Asphaltene after heating have been subdivided as: nonvolatile (heterocyclic N and S species), and, volatile (paraffin + olefins, benzenes, naphthalenes, phenanthrenes, several others). Speight reports a simplified representation of the separation of petroleum into the following six major fractions: volatile saturates, volatile aromatics, nonvolatile saturates, nonvolatile aromatics, resins and asphaltenes. He also reports arbitrarily defined physical boundaries for petroleum using carbon-number and boiling point.

==Geochemistry==
Asphaltenes are today widely recognised as dispersed, chemically altered fragments of kerogen, which migrated out of the source rock for the oil, during oil catagenesis. Asphaltenes had been thought to be held in solution in oil by resins (similar structure and chemistry, but smaller), but recent data shows that this is incorrect. Indeed, it has recently been suggested that asphaltenes are nanocolloidally suspended in crude oil and in toluene solutions of sufficient concentrations. In any event, for low surface tension liquids, such as alkanes and toluene, surfactants are not necessary to maintain nanocolloidal suspensions of asphaltenes.

The nickel to vanadium ratio of asphaltenes reflect the pH and Eh conditions of the paleo-depositional environment of the source rock for oil (Lewan, 1980;1984), and this ratio is, therefore, in use in the petroleum industry for oil-oil correlation and for identification of potential source rocks for oil exploration.

==Occurrence==
Heavy oils, oil sands, bitumen and biodegraded oils (as bacteria cannot assimilate asphaltenes, but readily consume saturated hydrocarbons and certain aromatic hydrocarbon isomers – enzymatically controlled) contain much higher proportions of asphaltenes than do medium-API oils or light oils. Condensates are virtually devoid of asphaltenes.

==Measurement==
Because the ratio of electron spins per gram is constant for a particular species of asphaltene then the quantity of asphaltene in an oil can be determined by measuring its paramagnetic signature (EPR). Measuring the EPR signature of the oil at the wellhead as the oil is produced then gives a direct indication of whether the amount of asphaltene is changing (e.g. because of precipitation or sloughing in the tubing below).

In addition, asphaltene aggregation, precipitation or deposition can sometimes be predicted by modeling or machine learning methods and can be measured in the laboratory using imaging methods or filtration.

==Issues==
Asphaltenes impart high viscosity to crude oils, negatively impacting production. Furthermore, the variable asphaltene concentration in crude oils within individual reservoirs creates a myriad of production problems.

=== Heat exchanger fouling ===
Asphaltenes, a significant contributor to fouling in the heat exchangers of the crude oil distillation preheat train, are present within micelles in crude oil. These micelles can be broken down by reacting with paraffins at high temperatures. Once the protective micelle is removed, polar asphaltenes aggregate and are transported to the tube walls, where they adhere and form a foulant layer.

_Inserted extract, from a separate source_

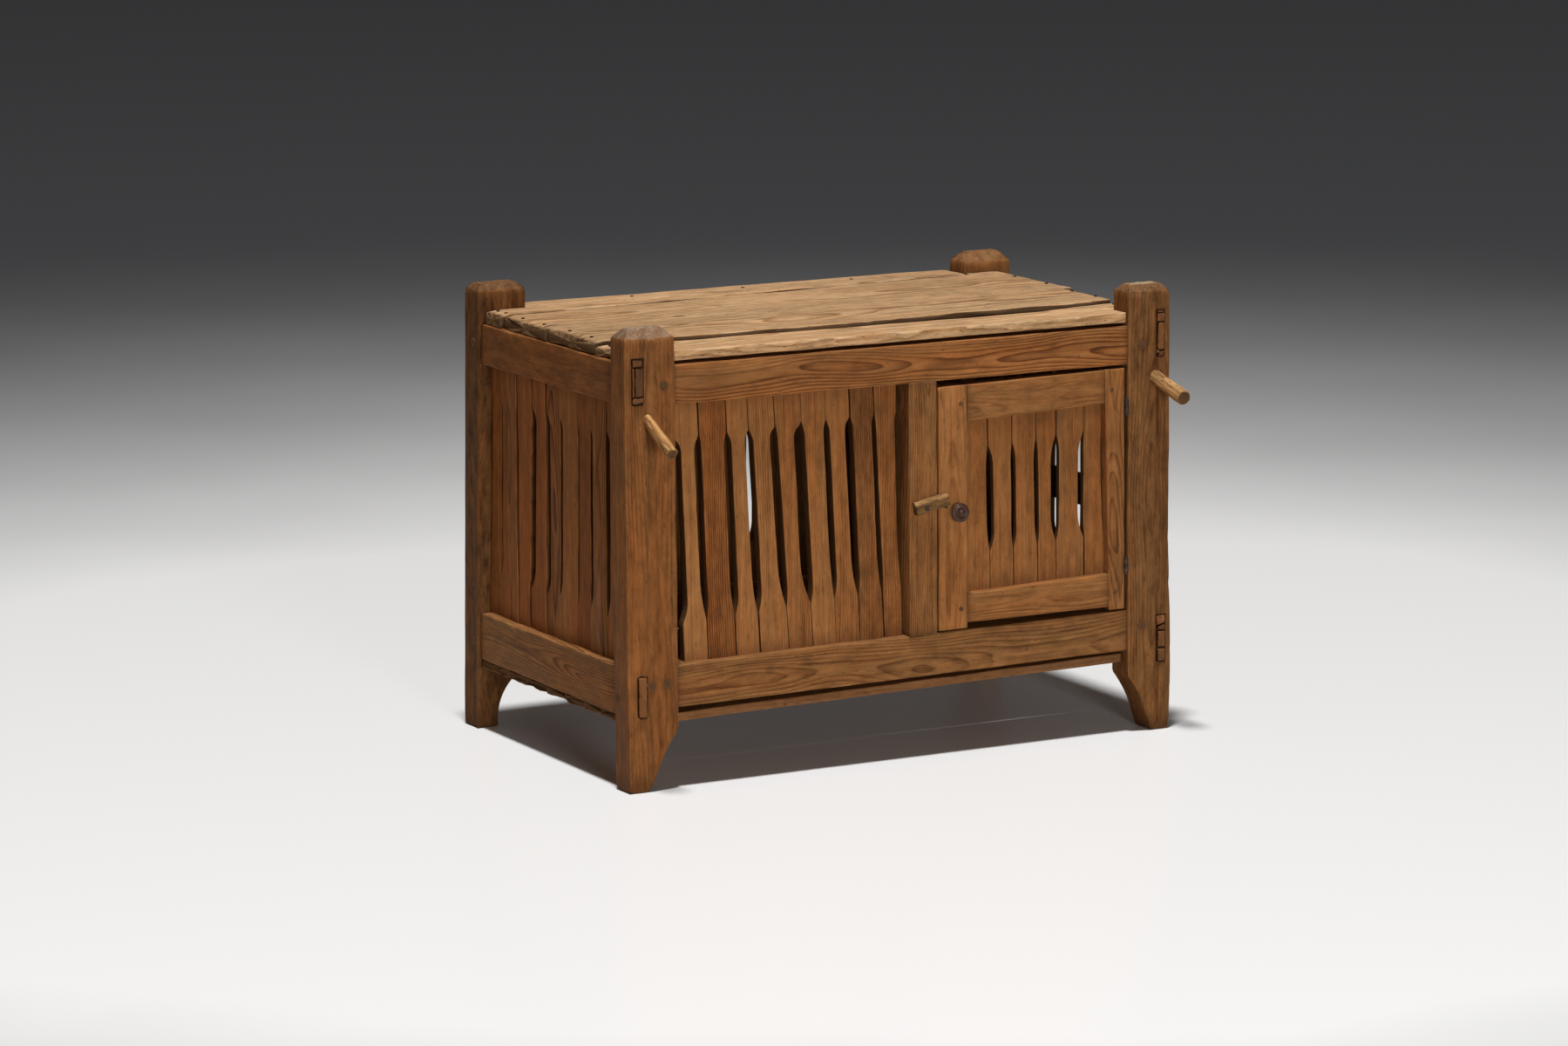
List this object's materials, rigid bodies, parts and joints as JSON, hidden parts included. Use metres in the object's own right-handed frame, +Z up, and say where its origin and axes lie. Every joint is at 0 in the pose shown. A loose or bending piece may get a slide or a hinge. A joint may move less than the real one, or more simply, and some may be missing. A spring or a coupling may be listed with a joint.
{
  "type": "slatted storage cabinet",
  "caption": "Low rustic wooden storage chest with waisted slats in its sides, a plank top on four posts, a hinged slatted door, a turn latch and hanging pegs.",
  "frame": {"origin": "middle of the base of the whole piece, on the floor, pegs included", "axes": "+X to the right seen from the front, +Y to the back, +Z up; the door and the pegs are on the -Y side"},
  "size_m": [1.0166, 0.7164, 0.7545],
  "materials": {
    "frame_wood": "old waxed pine, worn",
    "slat_wood": "old waxed pine, worn",
    "top_wood": "dry weathered pine",
    "floor_wood": "raw aged pine",
    "dowel_wood": "dark end grain",
    "peg_wood": "whittled, matte",
    "knob_wood": "dark turned wood, satin",
    "iron": "blackened, slightly rusted"
  },
  "bodies": {
    "carcass": {"back_left_post": "frame_wood", "back_lower_rail": "frame_wood", "back_right_post": "frame_wood", "back_slats": "slat_wood", "back_upper_rail": "frame_wood", "board_nails": "iron", "floor_boards": "floor_wood", "frame_dowels": "dowel_wood", "front_left_post": "frame_wood", "front_lower_rail": "frame_wood", "front_mullion": "frame_wood", "front_right_post": "frame_wood", "front_slat_1": "slat_wood", "front_slat_2": "slat_wood", "front_slat_3": "slat_wood", "front_slat_4": "slat_wood", "front_slat_5": "slat_wood", "front_slat_6": "slat_wood", "front_slat_7": "slat_wood", "front_slat_8": "slat_wood", "front_slat_9": "slat_wood", "front_upper_rail": "frame_wood", "hinge_post_screws": "iron", "latch_nail": "iron", "left_hanging_peg": "peg_wood", "left_lower_rail": "frame_wood", "left_slats": "slat_wood", "left_upper_rail": "frame_wood", "lower_hinge_pin": "iron", "lower_hinge_post_leaf": "iron", "right_hanging_peg": "peg_wood", "right_inner_batten": "frame_wood", "right_lower_rail": "frame_wood", "right_slats": "slat_wood", "right_upper_rail": "frame_wood", "tenon_wedges": "dowel_wood", "top_board_1": "top_wood", "top_board_2": "top_wood", "top_board_3": "top_wood", "top_board_4": "top_wood", "upper_hinge_pin": "iron", "upper_hinge_post_leaf": "iron"},
    "door": {"door_bottom_rail": "frame_wood", "door_dowels": "dowel_wood", "door_hinge_stile": "frame_wood", "door_knob": "knob_wood", "door_latch_stile": "frame_wood", "door_slat_1": "slat_wood", "door_slat_2": "slat_wood", "door_slat_3": "slat_wood", "door_slat_4": "slat_wood", "door_slat_5": "slat_wood", "door_slat_6": "slat_wood", "door_top_rail": "frame_wood", "hinge_door_screws": "iron", "latch_rest_nail": "iron", "lower_hinge_door_leaf": "iron", "upper_hinge_door_leaf": "iron"},
    "latch": {"turn_latch": "frame_wood"}
  },
  "joints": [
    {"name": "door_hinge", "type": "hinge", "parent": "carcass", "child": "door", "pos_m": [0.4115, -0.27094, 0.417], "axis": [0, 0, 1], "range_deg": [0, 105]},
    {"name": "latch_pivot", "type": "hinge", "parent": "carcass", "child": "latch", "pos_m": [0.0295, -0.27394, 0.4168], "axis": [0, -1, 0], "range_deg": [0, 180]}
  ]
}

=== Asphaltene removal ===
Chemical treatments for removing asphaltene include:
1. Solvents
2. Dispersants/solvents
3. Oil/dispersants/solvents

The dispersant/solvent approach is used for removing asphaltenes from formation minerals. Continuous treating may be required to inhibit asphaltene deposition in the tubing. Batch treatments are common for dehydration equipment and tank bottoms. There are also asphaltene precipitation inhibitors that can be used by continuous treatment or squeeze treatments.